The stock markets embark on the last part of the year with a combination of hope and caution. There has been a considerable chain of unfavourable events on the international financial scene throughout 2016 while their timing has coincided with a relatively substantial corrective phase in US corporate earnings. However, the panorama is expected to be more promising in the short and medium term with an increasingly positive contribution from corporate earnings for the coming quarters. In fact technical and sentiment indicators point to the US stock market’s rally in the summer representing the start of a sustained upward phase rather than a temporary upswing. The situation has been clearly less favourable in Europe, however. In addition to its cyclical lag compared with the US market there are another two factors: firstly the poor performance by corporate earnings and, secondly, the legacy of uncertainty due to Brexit, which has exacerbated the fragility of investor sentiment towards the banking sector, although it is important to note that this is not so much related to the solvency of banks.

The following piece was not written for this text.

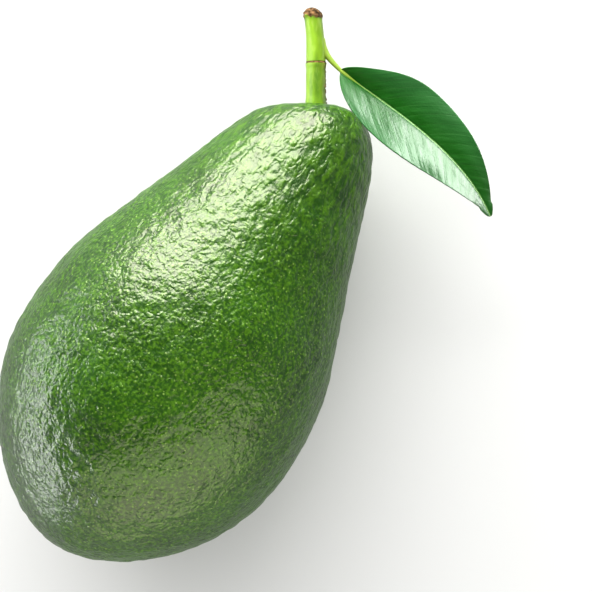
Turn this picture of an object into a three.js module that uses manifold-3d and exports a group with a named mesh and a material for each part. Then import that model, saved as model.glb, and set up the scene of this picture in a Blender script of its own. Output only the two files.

In this respect, the stress tests of the European Banking Authority (EBA) have confirmed appreciable levels of resilience, the weak links being limited to a few Italian banks. The main source of doubt is primarily the sector’s difficulty in generating acceptable levels of profit in the current monetary-financial and regulatory environment.
Geopolitical risks emerge as an important factor for volatility in the short and medium term. The predominantly calm climate in international markets should not make us forget the long, complex negotiation process that will end up with the United Kingdom effectively leaving the EU. At the same time an autumn full of potentially destabilising political events will more than likely keep political uncertainty at a high level (regarding this issue, see the Focus «Uncertainty and stock markets» in this Monthly Report). Specifically, repeated elections in Austria, referendums on immigration policy in Hungary, the reform of the Italian Senate and presidential elections in the US suggest we should not let down our guard.